Quote, please, the line with "rng = random.Random(SEED)", the line with "# where the solids", and every line between them, exactly and with nothing else.

####################

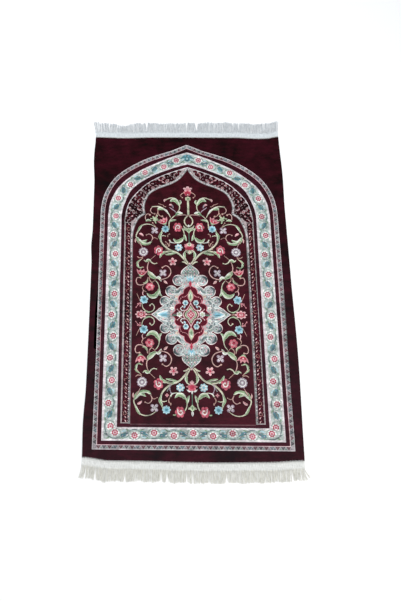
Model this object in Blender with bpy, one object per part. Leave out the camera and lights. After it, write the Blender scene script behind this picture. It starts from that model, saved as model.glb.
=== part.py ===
"""A prayer rug laid out flat: one woven cloth with a fringe trim sewn to each end.

The rug lies on the plane z = 0 with its pile up and the point of its arch towards +Y. It is three
pieces, as a maker would cut and sew them: the cloth, the head trim and the foot trim. A trim is a
woven tape with its strands, and lies against the end of the cloth. The cloth isn't quite square
where it lies, so every outline here passes through the same function, laid().
"""
import math
import random

import bpy
import bmesh
from mathutils import Vector

# Cloth as it was woven, in metres
CLOTH_WIDTH = 0.700
CLOTH_LENGTH = 1.170
CLOTH_THICK = 0.003

# Corners of the laid cloth, as x and y
HEAD_LEFT = (-0.3520, 0.5900)
HEAD_RIGHT = (0.3464, 0.5900)
FOOT_LEFT = (-0.3472, -0.5765)
FOOT_RIGHT = (0.3518, -0.5895)

# The whole rug bows a little to its right, most of all below the middle
BOW = 0.0042
BOW_SKEW = 0.75

# Soft bulges of the outline, which fade out inside the plain margin
MARGIN = 0.028
BULGES = [
    {"edge": "left", "at": 0.490, "reach": 0.110, "out": 0.0045},
    {"edge": "left", "at": 0.140, "reach": 0.070, "out": 0.0030},
    {"edge": "left", "at": -0.470, "reach": 0.120, "out": 0.0035},
    {"edge": "right", "at": 0.430, "reach": 0.150, "out": 0.0030},
    {"edge": "right", "at": -0.250, "reach": 0.280, "out": 0.0030},
    {"edge": "head", "at": -0.240, "reach": 0.110, "out": -0.0030},
    {"edge": "head", "at": 0.270, "reach": 0.090, "out": -0.0040},
    {"edge": "head", "at": 0.350, "reach": 0.045, "out": 0.0050},
    {"edge": "foot", "at": -0.350, "reach": 0.090, "out": -0.0095},
    {"edge": "foot", "at": 0.040, "reach": 0.260, "out": 0.0035},
    {"edge": "foot", "at": 0.350, "reach": 0.110, "out": -0.0055},
]

# Fringe trim
TRIM_GAP = 0.0003
TAPE_DEPTH = 0.024
TAPE_THICK = 0.0025
STRANDS = 148
STRAND_LENGTH = {"head": 0.0435, "foot": 0.0370}
LENGTH_SPREAD = 0.0025
TIP_SPREAD = 0.0003
TIP_PITCH = 0.0023
PART_REACH = 0.015

# A strand's two lengths: share of its length and of its sideways shift, and its size there
STRAND_STEPS = [
    {"along": 0.45, "aside": 0.35, "width": 0.0023, "thick": 0.0021},
    {"along": 1.00, "aside": 1.00, "width": 0.0017, "thick": 0.0016},
]

# Where the strands part: place along the end, and how wide the parting is at the tips
PARTINGS = {
    "head": [
        {"at": -0.299, "wide": 0.006},
        {"at": -0.208, "wide": 0.007},
        {"at": -0.157, "wide": 0.008},
        {"at": -0.002, "wide": 0.010},
        {"at": 0.036, "wide": 0.012},
        {"at": 0.177, "wide": 0.008},
        {"at": 0.199, "wide": 0.006},
        {"at": 0.298, "wide": 0.006},
    ],
    "foot": [
        {"at": -0.334, "wide": 0.004},
        {"at": -0.306, "wide": 0.009},
        {"at": -0.270, "wide": 0.004},
        {"at": -0.214, "wide": 0.011},
        {"at": -0.181, "wide": 0.005},
        {"at": -0.137, "wide": 0.004},
        {"at": -0.101, "wide": 0.008},
        {"at": -0.083, "wide": 0.009},
        {"at": -0.022, "wide": 0.007},
        {"at": -0.005, "wide": 0.006},
        {"at": 0.103, "wide": 0.009},
        {"at": 0.223, "wide": 0.004},
        {"at": 0.308, "wide": 0.008},
    ],
}

# Runs of longer or shorter strands: place, how far they reach and how much longer they are
LENGTH_RUNS = {
    "head": [
        {"at": -0.350, "reach": 0.040, "longer": 0.002},
        {"at": -0.250, "reach": 0.065, "longer": -0.010},
        {"at": -0.080, "reach": 0.100, "longer": -0.003},
        {"at": 0.120, "reach": 0.100, "longer": 0.002},
        {"at": 0.335, "reach": 0.050, "longer": 0.005},
    ],
    "foot": [
        {"at": -0.290, "reach": 0.070, "longer": 0.002},
        {"at": 0.300, "reach": 0.100, "longer": -0.001},
    ],
}

# The outermost strands lean off the corners: place, reach along the end, and lean at the tips
FLARES = {
    "head": [
        {"at": -0.350, "reach": 0.022, "lean": -0.011},
        {"at": 0.350, "reach": 0.020, "lean": 0.007},
    ],
    "foot": [
        {"at": -0.350, "reach": 0.020, "lean": -0.008},
        {"at": 0.350, "reach": 0.007, "lean": 0.026},
    ],
}

SEED = 7

# A tape has one column for each strand and one for each space. The cloth's end edge bends only
# where a column of the tape does, so that the two edges keep the same gap all along.
TAPE_COLUMNS = 2 * STRANDS + 1
COLUMNS_PER_STEP = 11
END_STEPS = TAPE_COLUMNS // COLUMNS_PER_STEP
SIDE_STEPS = 40

CLOTH_COLOR = (0.045, 0.010, 0.016, 1)
TAPE_COLOR = (0.70, 0.73, 0.73, 1)


def hump(distance, reach):
    """Return a smooth hump: 1 at no distance, level there, and 0 past the reach."""
    if abs(distance) >= reach:
        return 0.0
    return 0.5 + 0.5 * math.cos(math.pi * distance / reach)


def bulge(edge, along, depth):
    """Return how far a point near an edge is pushed out, at this depth inside the edge."""
    fade = max(0.0, 1 - depth / MARGIN) ** 2
    rows = [row for row in BULGES if row["edge"] == edge]
    return fade * sum(row["out"] * hump(along - row["at"], row["reach"]) for row in rows)


def laid(u, v):
    """Return the x and y where a point of the cloth comes to lie.

    u and v run across and along the woven cloth from its centre.
    """
    s = u / CLOTH_WIDTH + 0.5
    t = v / CLOTH_LENGTH + 0.5
    corners = [
        ((1 - s) * (1 - t), FOOT_LEFT),
        (s * (1 - t), FOOT_RIGHT),
        ((1 - s) * t, HEAD_LEFT),
        (s * t, HEAD_RIGHT),
    ]
    x = sum(share * corner[0] for share, corner in corners)
    y = sum(share * corner[1] for share, corner in corners)
    x += BOW * math.sin(math.pi * max(t, 0.0) ** BOW_SKEW)
    x += bulge("right", v, CLOTH_WIDTH / 2 - u) - bulge("left", v, CLOTH_WIDTH / 2 + u)
    y += bulge("head", u, CLOTH_LENGTH / 2 - v) - bulge("foot", u, CLOTH_LENGTH / 2 + v)
    return x, y


def end_edge(end, s):
    """Return the x and y at share s, from left to right, of the cloth's head or foot edge."""
    v = CLOTH_LENGTH / 2 if end == "head" else -CLOTH_LENGTH / 2
    step = min(int(s * END_STEPS + 1e-9), END_STEPS - 1)
    near = laid((step / END_STEPS - 0.5) * CLOTH_WIDTH, v)
    far = laid(((step + 1) / END_STEPS - 0.5) * CLOTH_WIDTH, v)
    share = s * END_STEPS - step
    return near[0] + share * (far[0] - near[0]), near[1] + share * (far[1] - near[1])


def cloth_outline():
    """Return the outline of the laid cloth, counterclockwise from its left foot corner."""
    half_width, half_length = CLOTH_WIDTH / 2, CLOTH_LENGTH / 2
    foot = [end_edge("foot", k / END_STEPS) for k in range(END_STEPS)]
    right = [laid(half_width, (k / SIDE_STEPS - 0.5) * CLOTH_LENGTH) for k in range(SIDE_STEPS)]
    head = [end_edge("head", 1 - k / END_STEPS) for k in range(END_STEPS)]
    left = [laid(-half_width, (0.5 - k / SIDE_STEPS) * CLOTH_LENGTH) for k in range(SIDE_STEPS)]
    return foot + right + head + left


def strand_tips(end, rng):
    """Return how far aside and how far out each strand's tip lies, from left to right."""
    places = [((2 * k + 1.5) / TAPE_COLUMNS - 0.5) * CLOTH_WIDTH for k in range(STRANDS)]
    shifts = []
    for place in places:
        shift = rng.uniform(-TIP_SPREAD, TIP_SPREAD)
        for parting in PARTINGS[end]:
            away = place - parting["at"]
            push = parting["wide"] / 2 * math.exp(-abs(away) / PART_REACH)
            shift += math.copysign(push, away)
        for flare in FLARES[end]:
            shift += flare["lean"] * math.exp(-abs(place - flare["at"]) / flare["reach"])
        shifts.append(shift)
    # Neighbours never close up past the pitch that keeps them apart
    for k in range(1, STRANDS):
        least = places[k - 1] + shifts[k - 1] + TIP_PITCH
        shifts[k] = max(shifts[k], least - places[k])
    reaches = []
    for place, shift in zip(places, shifts):
        length = STRAND_LENGTH[end] - rng.uniform(0, LENGTH_SPREAD)
        for run in LENGTH_RUNS[end]:
            length += run["longer"] * hump(place - run["at"], run["reach"])
        reaches.append(math.sqrt(length ** 2 - shift ** 2))
    return list(zip(shifts, reaches))


def tape_mesh(end):
    """Return a trim's tape as a closed bmesh, one column for each strand and each space."""
    out = 1 if end == "head" else -1
    bm = bmesh.new()
    bmesh.ops.create_grid(bm, x_segments=TAPE_COLUMNS, y_segments=1, size=0.5)
    for vert in bm.verts:
        x, y = end_edge(end, vert.co.x + 0.5)
        depth = TRIM_GAP + (vert.co.y * out + 0.5) * TAPE_DEPTH
        vert.co = (x, y + out * depth, 0)
    bmesh.ops.reverse_faces(bm, faces=bm.faces)
    top = bmesh.ops.extrude_face_region(bm, geom=bm.faces[:], use_keep_orig=True)["geom"]
    for vert in [item for item in top if isinstance(item, bmesh.types.BMVert)]:
        vert.co.z = TAPE_THICK
    bmesh.ops.recalc_face_normals(bm, faces=bm.faces)
    return bm


def narrow(face, centre, width, thick):
    """Give a strand's end face its place, width and height, resting on z = 0."""
    left = min(vert.co.x for vert in face.verts)
    right = max(vert.co.x for vert in face.verts)
    high = max(vert.co.z for vert in face.verts)
    for vert in face.verts:
        side = -0.5 if vert.co.x < (left + right) / 2 else 0.5
        level = thick if vert.co.z > high / 2 else 0
        vert.co = (centre[0] + side * width, centre[1], level)


def grow_strands(bm, end, rng):
    """Draw the strands out of every second face of the tape's outer edge, in two lengths."""
    out = 1 if end == "head" else -1
    outer = [face for face in bm.faces if face.normal.y * out > 0.5]
    outer.sort(key=lambda face: face.calc_center_median().x)
    roots = outer[1::2]
    starts = [face.calc_center_median().copy() for face in roots]
    tips = strand_tips(end, rng)
    faces = roots
    for step in STRAND_STEPS:
        faces = bmesh.ops.extrude_discrete_faces(bm, faces=faces)["faces"]
        faces.sort(key=lambda face: face.calc_center_median().x)
        for face, start, (shift, reach) in zip(faces, starts, tips):
            centre = start.x + step["aside"] * shift, start.y + out * step["along"] * reach
            narrow(face, centre, step["width"], step["thick"])


def make_material(name, color, roughness):
    """Return a plain material for a woven piece."""
    material = bpy.data.materials.new(name)
    material.use_nodes = True
    shader = material.node_tree.nodes["Principled BSDF"]
    shader.inputs["Base Color"].default_value = color
    shader.inputs["Roughness"].default_value = roughness
    shader.inputs["Metallic"].default_value = 0.0
    material.diffuse_color = color
    return material


def make_cloth(collection):
    """Make the cloth: its laid outline, filled and given the cloth's thickness."""
    outline = cloth_outline()
    curve = bpy.data.curves.new("cloth", "CURVE")
    curve.dimensions = "2D"
    curve.fill_mode = "BOTH"
    curve.extrude = CLOTH_THICK / 2
    spline = curve.splines.new("POLY")
    spline.points.add(len(outline) - 1)
    for point, (x, y) in zip(spline.points, outline):
        point.co = (x, y, 0, 1)
    spline.use_cyclic_u = True
    curve.materials.append(make_material("cloth_pile", CLOTH_COLOR, 0.9))
    cloth = bpy.data.objects.new("cloth", curve)
    cloth.location.z = CLOTH_THICK / 2
    collection.objects.link(cloth)
    return cloth


def make_trim(collection, end, rng):
    """Make the trim of one end: the tape with its strands."""
    bm = tape_mesh(end)
    grow_strands(bm, end, rng)
    bmesh.ops.recalc_face_normals(bm, faces=bm.faces)
    mesh = bpy.data.meshes.new(f"fringe_{end}")
    bm.to_mesh(mesh)
    bm.free()
    mesh.materials.append(make_material(f"fringe_{end}_yarn", TAPE_COLOR, 0.85))
    trim = bpy.data.objects.new(f"fringe_{end}", mesh)
    collection.objects.link(trim)
    return trim


def stand_on_origin(pieces):
    """Move the pieces together so that the origin is at the bottom centre of the whole rug."""
    bpy.context.view_layer.update()
    corners = [piece.matrix_world @ Vector(corner) for piece in pieces for corner in piece.bound_box]
    middle_x = (min(corner.x for corner in corners) + max(corner.x for corner in corners)) / 2
    middle_y = (min(corner.y for corner in corners) + max(corner.y for corner in corners)) / 2
    for piece in pieces:
        piece.location.x -= middle_x
        piece.location.y -= middle_y


def main():
    for item in list(bpy.data.objects):
        bpy.data.objects.remove(item, do_unlink=True)
    collection = bpy.data.collections.new("prayer_rug")
    bpy.context.scene.collection.children.link(collection)
    rng = random.Random(SEED)
    pieces = [make_cloth(collection)]
    for end in ("head", "foot"):
        pieces.append(make_trim(collection, end, rng))
    stand_on_origin(pieces)


main()
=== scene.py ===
# %% [markdown]
# # A prayer rug, laid out flat
# The real thing is one piece of figured chenille, woven on a wide loom: a maroon ground with a pointed
# arch, a flowered border and a medallion, all in the weave itself. A ready-made fringe is sewn to each
# end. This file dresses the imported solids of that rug. It draws the figures as flat shapes, cuts them
# into the mesh of the cloth, and makes the fringe yarn by yarn. First the frame is loaded: it says
# where the solids lie.

# %% Frame
import math
import random

import bpy
import numpy as np
from mathutils import Matrix, Vector
from mathutils.geometry import delaunay_2d_cdt


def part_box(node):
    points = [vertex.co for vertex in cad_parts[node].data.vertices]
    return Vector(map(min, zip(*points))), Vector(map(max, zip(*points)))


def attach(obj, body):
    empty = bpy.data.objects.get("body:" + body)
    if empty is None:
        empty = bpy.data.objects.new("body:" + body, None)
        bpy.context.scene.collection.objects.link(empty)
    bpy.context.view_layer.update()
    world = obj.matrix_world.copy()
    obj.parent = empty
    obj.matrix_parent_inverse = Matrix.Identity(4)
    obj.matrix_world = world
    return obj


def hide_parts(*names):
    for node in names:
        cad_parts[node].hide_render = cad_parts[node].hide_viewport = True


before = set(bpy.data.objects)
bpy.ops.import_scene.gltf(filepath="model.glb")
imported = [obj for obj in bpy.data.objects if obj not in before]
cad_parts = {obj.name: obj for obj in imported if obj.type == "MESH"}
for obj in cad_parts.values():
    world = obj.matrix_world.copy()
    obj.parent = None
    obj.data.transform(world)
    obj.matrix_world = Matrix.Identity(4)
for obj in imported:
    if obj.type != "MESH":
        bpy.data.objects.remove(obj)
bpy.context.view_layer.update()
print("solids:", sorted(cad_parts))

# %% [markdown]
# ## The camera
# The rug was photographed by someone standing at its foot and holding the camera almost straight
# above it, a little turned. A camera could be aimed with a Track To constraint, but then its roll is
# lost. Here its three directions are worked out from pitch, yaw and roll, and put in one matrix. The
# picture is 401 by 601 pixels, and its centre lies 20 pixels off the lens's axis.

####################

_Answer to the task:_
    rng = random.Random(SEED)
    pieces = [make_cloth(collection)]
    for end in ("head", "foot"):
        pieces.append(make_trim(collection, end, rng))
    stand_on_origin(pieces)


main()
=== scene.py ===
# %% [markdown]
# # A prayer rug, laid out flat
# The real thing is one piece of figured chenille, woven on a wide loom: a maroon ground with a pointed
# arch, a flowered border and a medallion, all in the weave itself. A ready-made fringe is sewn to each
# end. This file dresses the imported solids of that rug. It draws the figures as flat shapes, cuts them
# into the mesh of the cloth, and makes the fringe yarn by yarn. First the frame is loaded: it says
# where the solids lie.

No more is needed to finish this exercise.